WHAT YOU ARE ASKED TO DO
Identify the lines bearing the string "OpenSCAD" and gather them.

RECORDS TO PROCESS
......

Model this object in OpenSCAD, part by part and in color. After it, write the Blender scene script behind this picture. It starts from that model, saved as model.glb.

......

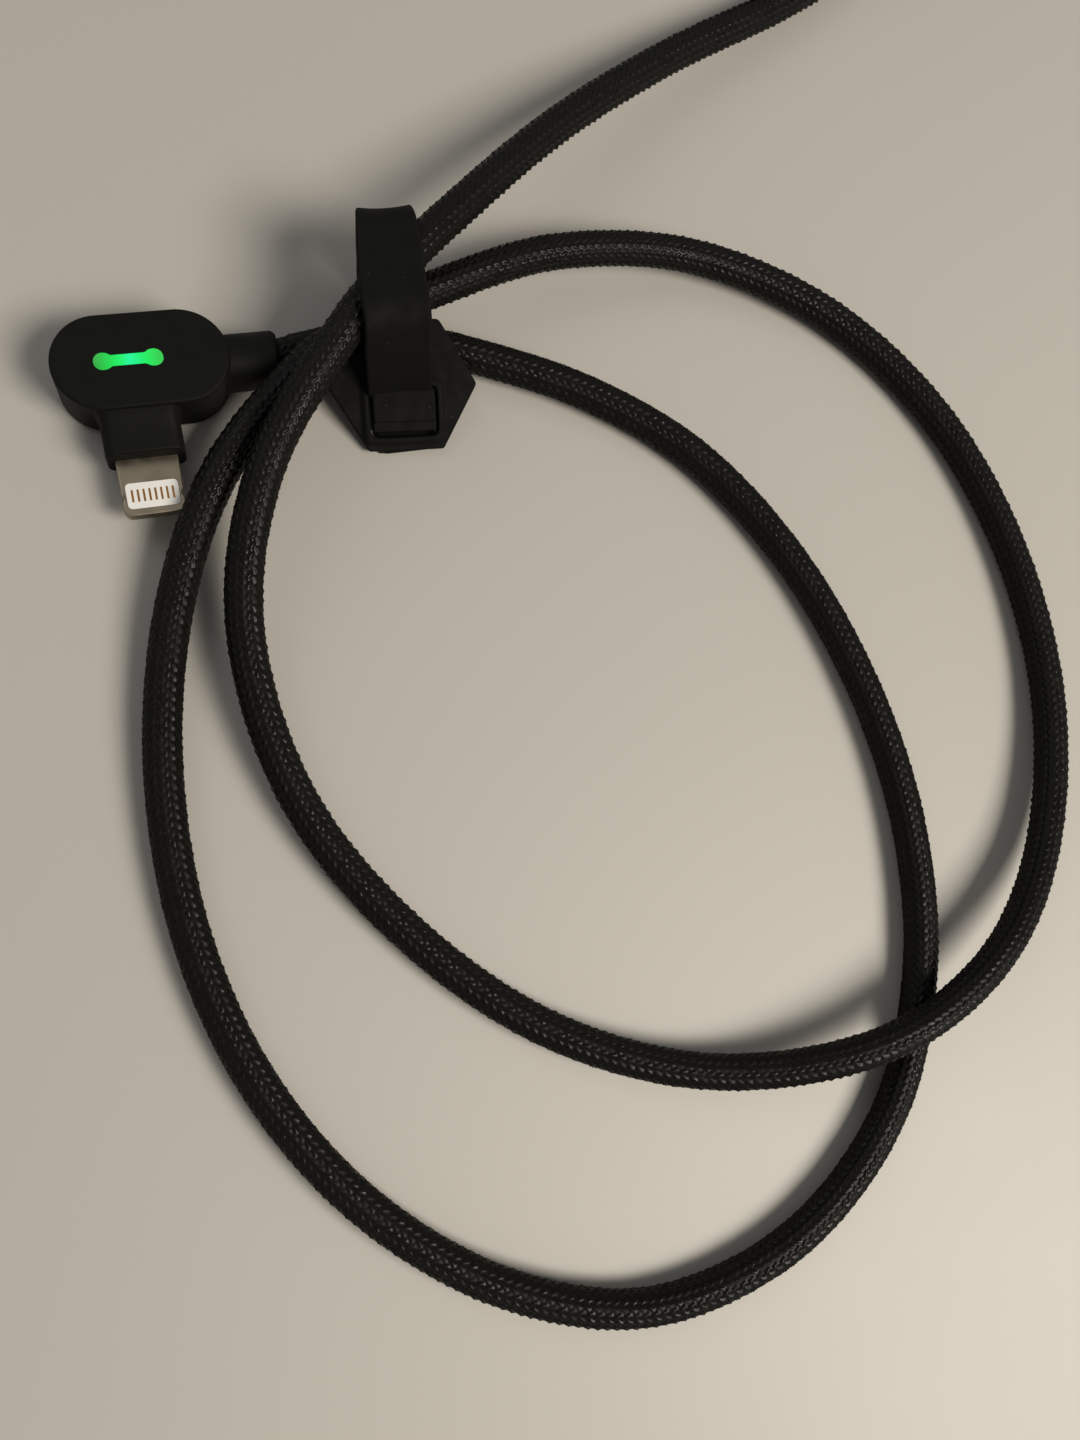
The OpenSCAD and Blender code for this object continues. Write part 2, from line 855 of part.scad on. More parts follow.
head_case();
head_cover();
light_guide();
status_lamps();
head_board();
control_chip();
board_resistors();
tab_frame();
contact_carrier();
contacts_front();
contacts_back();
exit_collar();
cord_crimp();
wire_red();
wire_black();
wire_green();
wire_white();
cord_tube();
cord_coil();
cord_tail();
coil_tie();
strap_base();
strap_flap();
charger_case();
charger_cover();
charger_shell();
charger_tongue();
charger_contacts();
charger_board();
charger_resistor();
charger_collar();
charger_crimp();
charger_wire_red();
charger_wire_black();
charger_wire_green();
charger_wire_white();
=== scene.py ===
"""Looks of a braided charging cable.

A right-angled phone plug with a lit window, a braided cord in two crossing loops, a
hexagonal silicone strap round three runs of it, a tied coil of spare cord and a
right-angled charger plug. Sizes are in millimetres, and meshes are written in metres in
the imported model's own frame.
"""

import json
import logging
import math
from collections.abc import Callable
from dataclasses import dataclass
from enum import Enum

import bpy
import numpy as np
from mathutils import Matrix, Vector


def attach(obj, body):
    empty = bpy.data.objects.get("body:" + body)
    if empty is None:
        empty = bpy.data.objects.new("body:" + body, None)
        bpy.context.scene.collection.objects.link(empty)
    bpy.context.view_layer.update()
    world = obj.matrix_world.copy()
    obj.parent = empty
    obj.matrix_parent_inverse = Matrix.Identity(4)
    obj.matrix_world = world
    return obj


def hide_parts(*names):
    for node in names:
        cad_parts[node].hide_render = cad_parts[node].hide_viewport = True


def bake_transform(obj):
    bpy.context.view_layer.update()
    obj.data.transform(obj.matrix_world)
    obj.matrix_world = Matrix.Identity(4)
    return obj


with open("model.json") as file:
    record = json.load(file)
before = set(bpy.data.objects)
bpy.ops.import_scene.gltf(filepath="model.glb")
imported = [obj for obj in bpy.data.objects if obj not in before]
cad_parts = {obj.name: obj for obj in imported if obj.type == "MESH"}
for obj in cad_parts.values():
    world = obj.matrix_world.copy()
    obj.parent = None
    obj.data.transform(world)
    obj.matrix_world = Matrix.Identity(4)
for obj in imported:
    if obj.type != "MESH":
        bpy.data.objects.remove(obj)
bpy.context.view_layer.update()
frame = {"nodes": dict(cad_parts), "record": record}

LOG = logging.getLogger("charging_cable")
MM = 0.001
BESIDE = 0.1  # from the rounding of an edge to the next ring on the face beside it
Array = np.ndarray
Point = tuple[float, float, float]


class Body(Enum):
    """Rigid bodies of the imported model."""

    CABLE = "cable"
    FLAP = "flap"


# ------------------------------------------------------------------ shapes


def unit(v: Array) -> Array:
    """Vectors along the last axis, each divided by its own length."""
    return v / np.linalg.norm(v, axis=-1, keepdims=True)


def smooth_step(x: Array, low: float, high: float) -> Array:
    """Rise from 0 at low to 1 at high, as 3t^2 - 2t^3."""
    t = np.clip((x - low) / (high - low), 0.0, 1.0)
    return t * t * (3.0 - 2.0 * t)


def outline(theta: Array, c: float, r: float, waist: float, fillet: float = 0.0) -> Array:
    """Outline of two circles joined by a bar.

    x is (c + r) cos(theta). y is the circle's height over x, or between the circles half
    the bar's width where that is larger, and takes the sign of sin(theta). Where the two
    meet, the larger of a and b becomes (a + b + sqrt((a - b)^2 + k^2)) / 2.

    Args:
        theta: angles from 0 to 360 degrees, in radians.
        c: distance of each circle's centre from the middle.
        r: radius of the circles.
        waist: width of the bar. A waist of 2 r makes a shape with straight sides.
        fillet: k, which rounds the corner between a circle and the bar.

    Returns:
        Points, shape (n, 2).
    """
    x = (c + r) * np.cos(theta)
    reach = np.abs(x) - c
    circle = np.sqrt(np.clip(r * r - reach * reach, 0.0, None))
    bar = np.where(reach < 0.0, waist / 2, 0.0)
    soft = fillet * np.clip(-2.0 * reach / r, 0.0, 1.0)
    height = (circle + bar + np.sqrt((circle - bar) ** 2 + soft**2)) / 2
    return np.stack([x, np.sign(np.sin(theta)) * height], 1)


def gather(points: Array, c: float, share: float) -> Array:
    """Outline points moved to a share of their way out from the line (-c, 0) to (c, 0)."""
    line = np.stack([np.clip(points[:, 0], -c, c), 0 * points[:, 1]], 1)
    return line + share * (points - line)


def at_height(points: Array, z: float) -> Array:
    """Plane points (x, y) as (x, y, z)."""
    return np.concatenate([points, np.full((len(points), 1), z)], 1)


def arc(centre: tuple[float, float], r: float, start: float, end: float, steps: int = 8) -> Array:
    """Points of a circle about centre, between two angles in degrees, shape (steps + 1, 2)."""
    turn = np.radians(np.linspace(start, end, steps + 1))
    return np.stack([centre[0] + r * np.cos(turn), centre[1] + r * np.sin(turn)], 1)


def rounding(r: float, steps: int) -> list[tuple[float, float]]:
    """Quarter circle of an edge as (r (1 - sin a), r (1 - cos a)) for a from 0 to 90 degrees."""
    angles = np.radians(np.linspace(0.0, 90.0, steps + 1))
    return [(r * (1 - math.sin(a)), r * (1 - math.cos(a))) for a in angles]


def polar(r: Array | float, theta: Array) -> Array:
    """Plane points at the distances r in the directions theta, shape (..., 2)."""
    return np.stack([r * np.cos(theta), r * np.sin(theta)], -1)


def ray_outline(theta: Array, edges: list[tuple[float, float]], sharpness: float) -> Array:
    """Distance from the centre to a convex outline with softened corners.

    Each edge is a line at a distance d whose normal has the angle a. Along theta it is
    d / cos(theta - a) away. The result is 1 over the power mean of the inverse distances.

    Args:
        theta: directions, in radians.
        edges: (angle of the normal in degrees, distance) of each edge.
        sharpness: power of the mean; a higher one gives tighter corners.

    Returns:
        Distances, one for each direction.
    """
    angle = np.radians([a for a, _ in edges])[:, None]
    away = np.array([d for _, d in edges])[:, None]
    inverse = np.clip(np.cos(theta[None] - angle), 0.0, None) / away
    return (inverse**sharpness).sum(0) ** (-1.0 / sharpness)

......

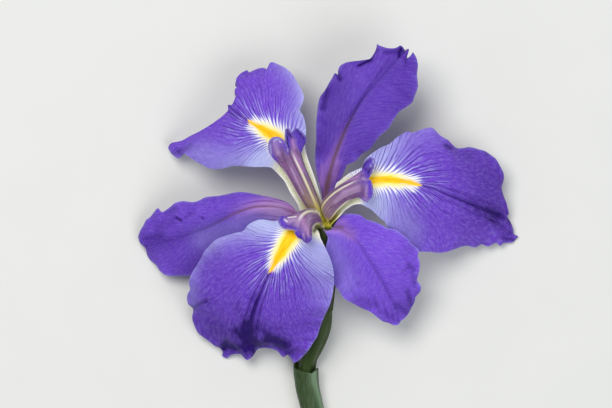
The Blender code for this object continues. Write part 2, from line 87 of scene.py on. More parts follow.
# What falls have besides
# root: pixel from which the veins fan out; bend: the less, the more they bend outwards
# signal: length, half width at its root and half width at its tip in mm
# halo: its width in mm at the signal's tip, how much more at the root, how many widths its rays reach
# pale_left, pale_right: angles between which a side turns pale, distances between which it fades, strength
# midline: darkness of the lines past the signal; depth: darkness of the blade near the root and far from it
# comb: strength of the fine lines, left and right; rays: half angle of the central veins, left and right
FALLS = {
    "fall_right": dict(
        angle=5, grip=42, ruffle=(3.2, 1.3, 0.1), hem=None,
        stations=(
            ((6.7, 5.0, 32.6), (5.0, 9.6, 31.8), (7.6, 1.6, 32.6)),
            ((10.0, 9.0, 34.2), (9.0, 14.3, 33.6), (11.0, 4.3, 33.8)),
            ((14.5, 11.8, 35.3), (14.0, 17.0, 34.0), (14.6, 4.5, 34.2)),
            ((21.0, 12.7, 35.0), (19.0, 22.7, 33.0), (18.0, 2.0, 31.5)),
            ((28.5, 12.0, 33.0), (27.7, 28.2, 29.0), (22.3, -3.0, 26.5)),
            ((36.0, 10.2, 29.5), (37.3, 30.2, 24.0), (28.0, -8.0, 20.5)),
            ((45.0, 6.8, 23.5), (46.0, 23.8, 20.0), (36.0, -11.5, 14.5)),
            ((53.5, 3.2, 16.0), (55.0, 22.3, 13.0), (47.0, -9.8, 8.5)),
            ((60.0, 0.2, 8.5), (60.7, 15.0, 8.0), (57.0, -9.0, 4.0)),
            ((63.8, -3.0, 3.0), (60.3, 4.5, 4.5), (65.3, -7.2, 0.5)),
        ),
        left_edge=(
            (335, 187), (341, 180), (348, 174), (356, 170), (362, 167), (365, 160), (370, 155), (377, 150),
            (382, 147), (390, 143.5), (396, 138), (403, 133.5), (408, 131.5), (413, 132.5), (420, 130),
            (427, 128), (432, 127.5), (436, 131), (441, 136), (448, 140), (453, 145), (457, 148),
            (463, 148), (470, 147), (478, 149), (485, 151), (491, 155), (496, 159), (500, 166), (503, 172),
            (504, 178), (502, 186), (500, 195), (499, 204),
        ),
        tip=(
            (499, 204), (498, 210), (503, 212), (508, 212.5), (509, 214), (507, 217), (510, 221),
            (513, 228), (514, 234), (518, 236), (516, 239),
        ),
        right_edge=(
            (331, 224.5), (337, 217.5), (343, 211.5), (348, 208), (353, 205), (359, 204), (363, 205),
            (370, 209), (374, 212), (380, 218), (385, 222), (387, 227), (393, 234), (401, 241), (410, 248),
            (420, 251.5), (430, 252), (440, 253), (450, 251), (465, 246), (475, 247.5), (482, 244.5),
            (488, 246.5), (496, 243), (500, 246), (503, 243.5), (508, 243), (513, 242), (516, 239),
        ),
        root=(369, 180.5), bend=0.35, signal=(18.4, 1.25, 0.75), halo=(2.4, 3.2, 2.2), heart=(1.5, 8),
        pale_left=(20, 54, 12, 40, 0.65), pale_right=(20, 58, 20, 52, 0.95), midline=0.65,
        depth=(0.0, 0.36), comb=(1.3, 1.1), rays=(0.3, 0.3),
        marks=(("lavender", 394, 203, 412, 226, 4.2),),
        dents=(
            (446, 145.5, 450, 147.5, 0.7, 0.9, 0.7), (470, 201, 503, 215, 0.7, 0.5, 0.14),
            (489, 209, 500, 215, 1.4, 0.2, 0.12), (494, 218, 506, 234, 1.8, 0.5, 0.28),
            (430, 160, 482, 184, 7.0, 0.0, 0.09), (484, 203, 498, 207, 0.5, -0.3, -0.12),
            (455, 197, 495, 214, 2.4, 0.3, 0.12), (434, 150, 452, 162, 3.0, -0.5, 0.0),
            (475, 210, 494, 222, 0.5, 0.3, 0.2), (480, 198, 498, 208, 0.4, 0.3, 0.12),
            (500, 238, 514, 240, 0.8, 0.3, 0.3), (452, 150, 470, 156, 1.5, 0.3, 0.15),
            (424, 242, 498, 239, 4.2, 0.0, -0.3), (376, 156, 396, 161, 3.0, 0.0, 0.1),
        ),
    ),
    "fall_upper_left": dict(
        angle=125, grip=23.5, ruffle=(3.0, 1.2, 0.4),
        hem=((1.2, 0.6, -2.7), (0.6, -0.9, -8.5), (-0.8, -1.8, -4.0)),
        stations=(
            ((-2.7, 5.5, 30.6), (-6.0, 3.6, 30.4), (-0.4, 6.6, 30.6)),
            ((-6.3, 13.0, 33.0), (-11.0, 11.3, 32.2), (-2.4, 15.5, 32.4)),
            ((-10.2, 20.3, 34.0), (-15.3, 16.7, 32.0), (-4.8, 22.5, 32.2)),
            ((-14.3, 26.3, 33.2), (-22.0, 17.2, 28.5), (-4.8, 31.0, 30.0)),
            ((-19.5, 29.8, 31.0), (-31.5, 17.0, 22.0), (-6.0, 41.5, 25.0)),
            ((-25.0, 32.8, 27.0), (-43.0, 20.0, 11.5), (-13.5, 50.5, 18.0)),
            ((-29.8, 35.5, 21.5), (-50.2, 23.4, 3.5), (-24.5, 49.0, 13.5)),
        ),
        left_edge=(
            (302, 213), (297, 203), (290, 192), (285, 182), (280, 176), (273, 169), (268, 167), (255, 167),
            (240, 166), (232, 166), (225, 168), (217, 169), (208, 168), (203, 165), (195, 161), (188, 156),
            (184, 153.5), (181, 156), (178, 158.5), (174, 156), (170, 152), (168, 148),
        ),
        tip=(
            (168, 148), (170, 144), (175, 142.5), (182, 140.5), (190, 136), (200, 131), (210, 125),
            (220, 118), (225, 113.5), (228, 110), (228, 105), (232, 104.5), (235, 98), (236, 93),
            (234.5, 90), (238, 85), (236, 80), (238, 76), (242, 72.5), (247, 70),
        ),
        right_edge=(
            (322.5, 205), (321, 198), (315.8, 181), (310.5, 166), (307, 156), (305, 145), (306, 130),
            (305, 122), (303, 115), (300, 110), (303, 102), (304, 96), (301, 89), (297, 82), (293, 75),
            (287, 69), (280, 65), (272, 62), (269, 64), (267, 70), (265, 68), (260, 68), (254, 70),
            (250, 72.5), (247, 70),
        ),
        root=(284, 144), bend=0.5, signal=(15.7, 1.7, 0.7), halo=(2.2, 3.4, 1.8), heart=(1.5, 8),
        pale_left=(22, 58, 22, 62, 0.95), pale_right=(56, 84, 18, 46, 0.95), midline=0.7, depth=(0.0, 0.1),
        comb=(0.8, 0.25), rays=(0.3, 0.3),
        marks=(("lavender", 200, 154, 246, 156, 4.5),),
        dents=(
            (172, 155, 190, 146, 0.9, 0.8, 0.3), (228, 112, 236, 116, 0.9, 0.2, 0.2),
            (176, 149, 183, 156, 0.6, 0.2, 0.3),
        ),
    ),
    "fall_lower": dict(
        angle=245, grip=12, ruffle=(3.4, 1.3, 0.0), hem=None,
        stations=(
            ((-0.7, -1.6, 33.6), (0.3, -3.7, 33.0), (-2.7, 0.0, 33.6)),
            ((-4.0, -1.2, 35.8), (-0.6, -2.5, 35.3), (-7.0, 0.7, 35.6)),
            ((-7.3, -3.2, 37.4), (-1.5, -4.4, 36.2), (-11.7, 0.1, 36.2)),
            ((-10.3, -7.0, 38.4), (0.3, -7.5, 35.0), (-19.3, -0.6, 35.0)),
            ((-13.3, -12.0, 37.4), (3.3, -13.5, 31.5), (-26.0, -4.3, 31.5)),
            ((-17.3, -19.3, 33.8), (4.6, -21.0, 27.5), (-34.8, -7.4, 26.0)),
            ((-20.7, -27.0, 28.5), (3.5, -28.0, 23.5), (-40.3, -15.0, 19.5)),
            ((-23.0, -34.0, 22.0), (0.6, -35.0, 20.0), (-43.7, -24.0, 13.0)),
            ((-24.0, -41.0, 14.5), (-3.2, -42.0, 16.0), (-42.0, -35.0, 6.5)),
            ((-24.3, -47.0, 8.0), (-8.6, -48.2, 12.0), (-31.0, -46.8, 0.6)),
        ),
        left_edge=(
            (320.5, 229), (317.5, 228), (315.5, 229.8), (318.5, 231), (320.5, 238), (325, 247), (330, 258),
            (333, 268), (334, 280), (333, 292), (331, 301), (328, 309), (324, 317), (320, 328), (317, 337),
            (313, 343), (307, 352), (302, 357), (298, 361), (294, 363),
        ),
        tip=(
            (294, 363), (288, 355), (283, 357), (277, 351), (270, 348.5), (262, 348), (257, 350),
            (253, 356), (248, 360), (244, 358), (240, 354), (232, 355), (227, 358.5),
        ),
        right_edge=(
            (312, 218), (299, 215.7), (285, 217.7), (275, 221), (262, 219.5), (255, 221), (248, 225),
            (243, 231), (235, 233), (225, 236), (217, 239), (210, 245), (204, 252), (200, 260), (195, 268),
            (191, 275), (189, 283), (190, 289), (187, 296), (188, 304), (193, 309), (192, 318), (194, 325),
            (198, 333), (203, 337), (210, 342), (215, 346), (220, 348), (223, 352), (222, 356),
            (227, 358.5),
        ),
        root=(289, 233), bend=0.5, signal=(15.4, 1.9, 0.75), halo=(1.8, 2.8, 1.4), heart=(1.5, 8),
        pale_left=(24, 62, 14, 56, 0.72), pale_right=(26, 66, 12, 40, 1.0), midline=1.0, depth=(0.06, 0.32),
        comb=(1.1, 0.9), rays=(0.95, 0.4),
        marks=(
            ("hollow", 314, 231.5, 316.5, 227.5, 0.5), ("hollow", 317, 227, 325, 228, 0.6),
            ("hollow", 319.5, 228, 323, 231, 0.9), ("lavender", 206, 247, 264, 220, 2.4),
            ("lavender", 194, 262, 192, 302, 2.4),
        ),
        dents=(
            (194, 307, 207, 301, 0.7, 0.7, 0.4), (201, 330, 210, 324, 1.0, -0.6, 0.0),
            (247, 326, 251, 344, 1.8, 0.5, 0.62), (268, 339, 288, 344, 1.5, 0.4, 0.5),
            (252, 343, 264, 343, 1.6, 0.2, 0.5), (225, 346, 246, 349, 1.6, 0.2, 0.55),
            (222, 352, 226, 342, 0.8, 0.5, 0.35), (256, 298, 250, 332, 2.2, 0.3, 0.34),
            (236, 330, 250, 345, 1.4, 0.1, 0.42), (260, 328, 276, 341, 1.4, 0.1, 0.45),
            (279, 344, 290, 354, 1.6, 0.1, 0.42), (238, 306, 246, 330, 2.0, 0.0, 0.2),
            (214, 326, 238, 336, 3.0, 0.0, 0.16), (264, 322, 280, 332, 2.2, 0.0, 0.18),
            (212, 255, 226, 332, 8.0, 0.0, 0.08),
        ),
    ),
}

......

SOLUTION TO THE EXERCISE
Model this object in OpenSCAD, part by part and in color. After it, write the Blender scene script behind this picture. It starts from that model, saved as model.glb.
The OpenSCAD and Blender code for this object continues. Write part 2, from line 855 of part.scad on. More parts follow.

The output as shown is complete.